I’m not a CSAM-detection expert, but after my suspension I ended up doing a lot of research into how these systems work and where they fail. And one important point: Google isn’t just using PhotoDNA-style perceptual hashing.
They’re also running AI-based classifiers on Drive content, and that second layer is far more opaque and far more prone to false positives.
That’s how you get situations like mine: ~700 problematic images in a ~700k-image dataset triggered Google to delete 130,000+ completely unrelated files and shut down my entire developer ecosystem. Hash-matching is predictable.

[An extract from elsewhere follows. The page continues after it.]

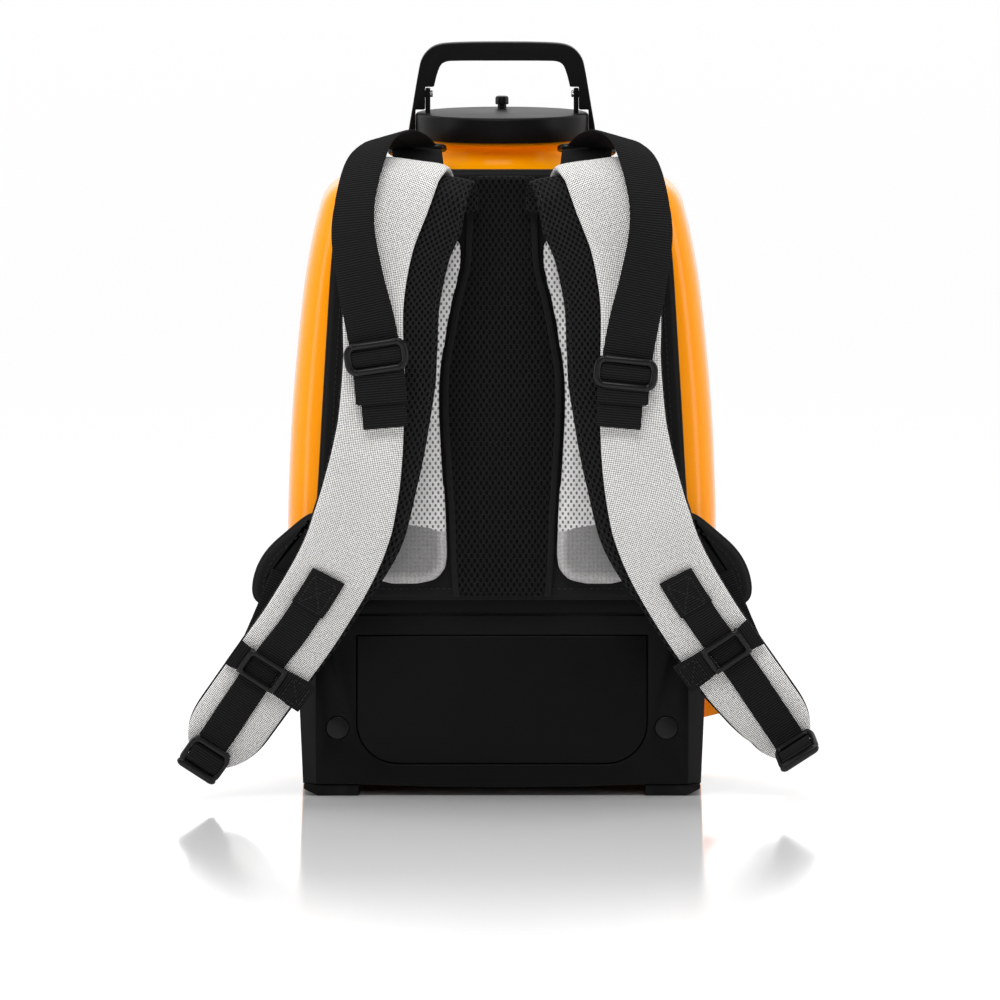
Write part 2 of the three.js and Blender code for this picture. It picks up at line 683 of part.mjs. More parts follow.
// Middle surface of the right load lifter webbing, from its anchor to its loose tail.
const lifterPoints = [
  [68, -34, 493], [77, -58, 501], [88, -88, 504], [100, -117, 496], [109, -139, 471],
  [112.8, -151, 440], [107, -157.5, 400], [99.8, -158, 368], [94.5, -157, 338],
  [91, -156, 300], [90, -155.5, 288],
];
const lifterRoll = steppedValue([[0, 0], [0.15, 14], [0.3, 30], [0.45, 36], [0.62, 22], [0.76, 0]]);

const ladderLockTilt = THREE.MathUtils.degToRad(68);   // the right one hangs turned edge-on
const sliderPlay = 1.5;          // beside the webbing, for its bends
const ladderLockPivot = 11.5;    // its upper bar, from its middle
const ladderLockAside = { left: 2, right: 6 };   // outwards from the strap's middle line

// A frame's matrix, for pieces drawn flat: x across, y along, z outwards.
function seat(route, t, sideways, lift) {
  const { centre, along, out, across } = route.frame(t);
  centre.addScaledVector(across, sideways * route.side).addScaledVector(out, lift);
  return new THREE.Matrix4().makeBasis(across, along, out).setPosition(centre);
}

function addSeated(name, geometry, matrix, finishName) {
  const mesh = add(name, geometry, finishName);
  mesh.applyMatrix4(matrix);
}

// A flat buckle frame with one or two slots, drawn about its centre.
function buckle(width, length, thickness, bars) {
  const outline = roundedRectangle([-width / 2, width / 2], [-length / 2, length / 2], 4);
  const frame = plateXY(outline, [0, thickness], 3);
  const border = 4;
  const slotLength = (length - border * (bars + 1)) / bars;
  const slots = Array.from({ length: bars }, (_, i) => {
    const start = -length / 2 + border + i * (slotLength + border);
    return block([-width / 2 + border, width / 2 - border], [start, start + slotLength],
      [-1, thickness + 1]);
  });
  return cut(frame, ...slots);
}

function addStrap(side) {
  const word = side < 0 ? 'left' : 'right';
  const route = new Route(strapPoints, side, strapRoll);
  add(`shoulder_strap_${word}`, bentBand(route, {
    span: [0, strapEnd], faces: [layerGap / 2, strapOuter], width: strapWidth, steps: 36,
  }), 'greyFabric');
  add(`strap_lining_${word}`, bentBand(route, {
    span: [0, strapEnd],
    faces: [-strapInner, -layerGap / 2],
    width: (t) => strapWidth(t) + liningReach(t),
    shift: (t) => liningReach(t) / 2,
    steps: 36,
  }), 'meshFabric');

  const webFaces = [strapOuter + gap, strapOuter + gap + webThickness];
  add(`lower_webbing_${word}`, bentBand(route, {
    span: lowerWebSpan, faces: webFaces, width: () => lowerWebWidth,
    shift: (t) => -lowerWebAside(t), steps: 10,
  }), 'webbing');

  const lifter = new Route(lifterPoints, side, lifterRoll);
  add(`lifter_webbing_${word}`, bentBand(lifter, {
    span: [0, 1], faces: [-webThickness / 2, webThickness / 2], width: () => lifterWidth,
    steps: 24,
  }), 'webbing');

  addSeated(`tri_glide_${word}`, buckle(49, 24, 4.5, 2),
    seat(lifter, side < 0 ? 0.825 : 0.865, 0, webThickness / 2 + gap), 'trimBlack');
  addSeated(`anchor_loop_${word}`, buckle(46, 14, 4, 1), seat(lifter, -0.035, 0, -2), 'trimBlack');
  const lock = buckle(35, 27, 5, 2).translate(0, ladderLockPivot, 0)
    .rotateX(side < 0 ? 0 : ladderLockTilt)
    .translate(0, -ladderLockPivot, 0);
  const lockSeat = seat(route, 1, -ladderLockAside[word], strapOuter + gap);
  addSeated(`ladder_lock_${word}`, lock, lockSeat, 'trimBlack');
  addChestSlider(route, word);
  addReturnWeb(side, word);
}

// Slides on the lower webbing: a channel over it, with a short tail of chest webbing.
function addChestSlider(route, word) {
  const channelHalf = lowerWebWidth / 2 + sliderPlay;
  const reach = lowerWebWidth / 2 + 4.6;
  const height = webThickness + 5;
  const body = block([-reach, reach], [-11, 11], [0, height]);
  const channel = block([-channelHalf, channelHalf], [-12, 12], [-1, webThickness + 1.1]);
  const window = block([-lowerWebWidth / 2, lowerWebWidth / 2], [-7, 7], [0, height + 1]);
  const outer = [-route.side * reach, -route.side * (reach + 10)].sort((a, b) => a - b);
  const keeper = block([outer[0] - 0.5, outer[1] + 0.5], [-13, 13], [0.5, height - 0.5]);
  const at = chestSliderAt[word];
  const place = seat(route, at, -lowerWebAside(at), strapOuter + gap);
  addSeated(`chest_slider_${word}`, join(cut(body, channel, window), keeper), place, 'trimBlack');

  const inner = [route.side * (reach + gap), route.side * (reach + 24)].sort((a, b) => a - b);
  const tail = block(inner, [-12, 12], [0.6, 0.6 + webThickness]);
  addSeated(`chest_tail_${word}`, tail, place, 'webbing');
}

// The webbing from the ladder lock back up behind the strap to the board's wing.
function addReturnWeb(side, word) {
  const route = new Route([[163, -80, 170], [185, -80.5, 118], [208, -82.5, 72], [221, -84.5, 46]],
    side);
  add(`return_webbing_${word}`, bentBand(route, {
    span: [0, 1], faces: [0, webThickness], width: () => lowerWebWidth, steps: 6,
  }), 'webbing');
}

addBackPanel();
sides.forEach(addStrap);

export default machine;
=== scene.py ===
"""Backpack vacuum cleaner: the looks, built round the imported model. Metres, in its frame:
+Z up, the harness faces -Y. Lengths written with MM are millimetres."""

import json
import math

import bmesh
import bpy
import numpy as np
from mathutils import Matrix, Vector


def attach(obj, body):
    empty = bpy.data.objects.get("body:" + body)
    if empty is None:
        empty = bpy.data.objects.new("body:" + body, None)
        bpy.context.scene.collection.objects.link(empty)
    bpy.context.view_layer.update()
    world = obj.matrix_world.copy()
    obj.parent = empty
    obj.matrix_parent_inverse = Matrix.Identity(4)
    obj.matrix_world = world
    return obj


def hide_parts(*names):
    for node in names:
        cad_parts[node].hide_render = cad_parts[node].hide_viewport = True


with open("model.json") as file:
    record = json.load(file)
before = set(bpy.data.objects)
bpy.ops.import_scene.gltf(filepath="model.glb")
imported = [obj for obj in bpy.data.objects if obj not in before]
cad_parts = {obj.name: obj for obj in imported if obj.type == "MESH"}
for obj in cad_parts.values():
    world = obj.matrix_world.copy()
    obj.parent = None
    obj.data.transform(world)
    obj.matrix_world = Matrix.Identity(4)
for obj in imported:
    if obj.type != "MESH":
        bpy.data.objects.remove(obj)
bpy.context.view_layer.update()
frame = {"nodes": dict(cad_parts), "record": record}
nodes = frame["nodes"]

MM = 0.001
SIDES = {"left": -1, "right": 1}


# ------------------------------------------------------------------ camera and studio

def add_camera():
    """A long lens a little above the machine, looking at its harness."""
    elevation = math.radians(4.7)
    distance = 24.0
    frame_width = 0.760          # seen at the front of the base
    aim = Vector((-0.0015, -0.060, 0.2257))
    data = bpy.data.cameras.new("camera")
    data.sensor_width = 36
    data.lens = 36 * distance / frame_width
    data.clip_end = 200
    camera = bpy.data.objects.new("camera", data)
    offset = Vector((0, -math.cos(elevation), math.sin(elevation))) * distance
    camera.location = aim + offset
    camera.rotation_euler = (-offset).to_track_quat("-Z", "Y").to_euler()
    bpy.context.collection.objects.link(camera)
    bpy.context.scene.camera = camera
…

AI classification is not. And Google’s hybrid pipeline: isn’t independently vetted isn’t externally audited isn’t reproducible
has no recourse when it’s wrong
In practice, it’s a black box that can erase an innocent researcher or indie dev overnight. I wrote about this after experiencing it firsthand — how poisoned datasets + opaque AI detection create “weaponized false positives”: https://medium.com/@russoatlarge_93541/weaponized-false-posi...
I agree with the point above: if open, developer-accessible perceptual hashing tools existed — even via bloom filters or ZK membership proofs — this entire class of collateral damage wouldn’t happen.
Instead, Big Tech keeps the detection tools proprietary while outsourcing the liability to everyone else. If their systems are wrong, we pay the cost — not them.